How much does it cost to replace a car battery?

 

The typical cost of a car battery is somewhere between $50 and $120, according to CostHelper.com

While this range covers the cost of the part itself, the bill is not finalized as there are additional labor costs that could be very significant. 

In the automotive world, repair costs are divided into labor and parts costs. Parts costs are usually the same everywhere you get your car repaired. However, labor cost differs from the service location.

For instance, if you get your car repaired at a small repair shop, you will significantly lower the price than a dealership. 

On the other hand, many people prefer to get their car’s repaired at a dealership, especially luxury cars. This is because they trust that the dealership mechanics are experienced enough to repair the vehicle without causing other problems. 

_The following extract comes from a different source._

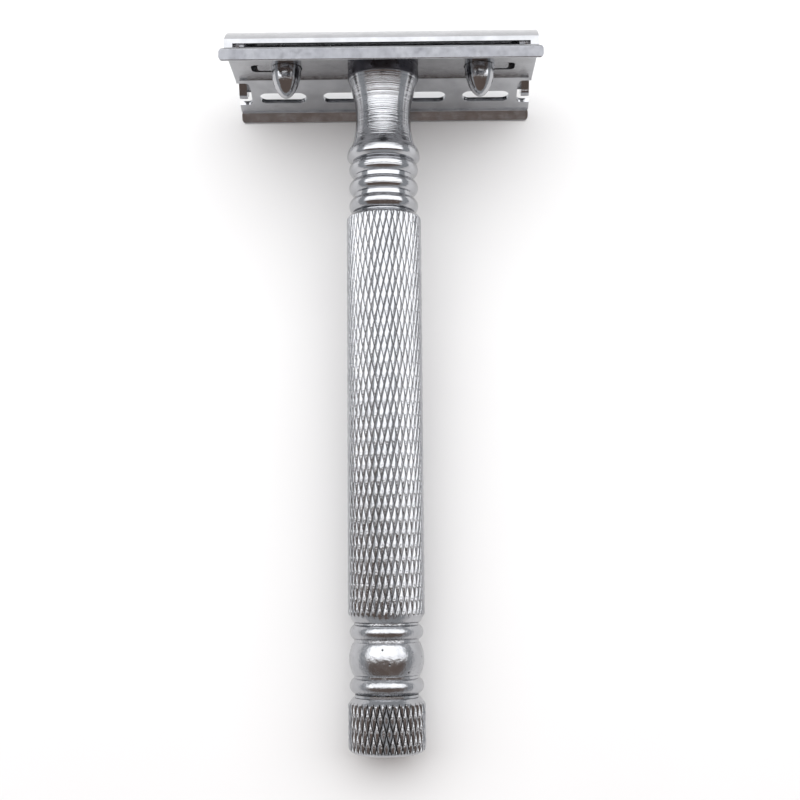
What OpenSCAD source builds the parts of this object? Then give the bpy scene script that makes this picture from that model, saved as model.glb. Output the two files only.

Lastly, when the repair is not very complicated, many people get it done on their own using available DIYs on the internet. 

Conclusion

 

Your car’s battery is responsible for providing the initial amount of electricity to get your vehicle started. While many people think that the battery maintains electricity to the entire electrical system, this is not the case.

The vehicle’s battery can get damaged over time of use, causing it not to maintain the charge for a long time. That’s why, in vehicles with older batteries, it is not very rare to deal with a dead battery every morning. 

There are several sights you must look for to avoid having a dead battery anytime. For instance, if you noticed the vehicle taking a long time to start, the battery is swollen or corroded, electrical components are not functioning properly, or even your battery is over five years old, expect a dead battery any time. 

Therefore, if you noticed any of the mentioned signs of a bad car battery, you must take your vehicle to a professional mechanic as soon as possible to avoid significant repair costs and to maintain a perfectly running vehicle all the time.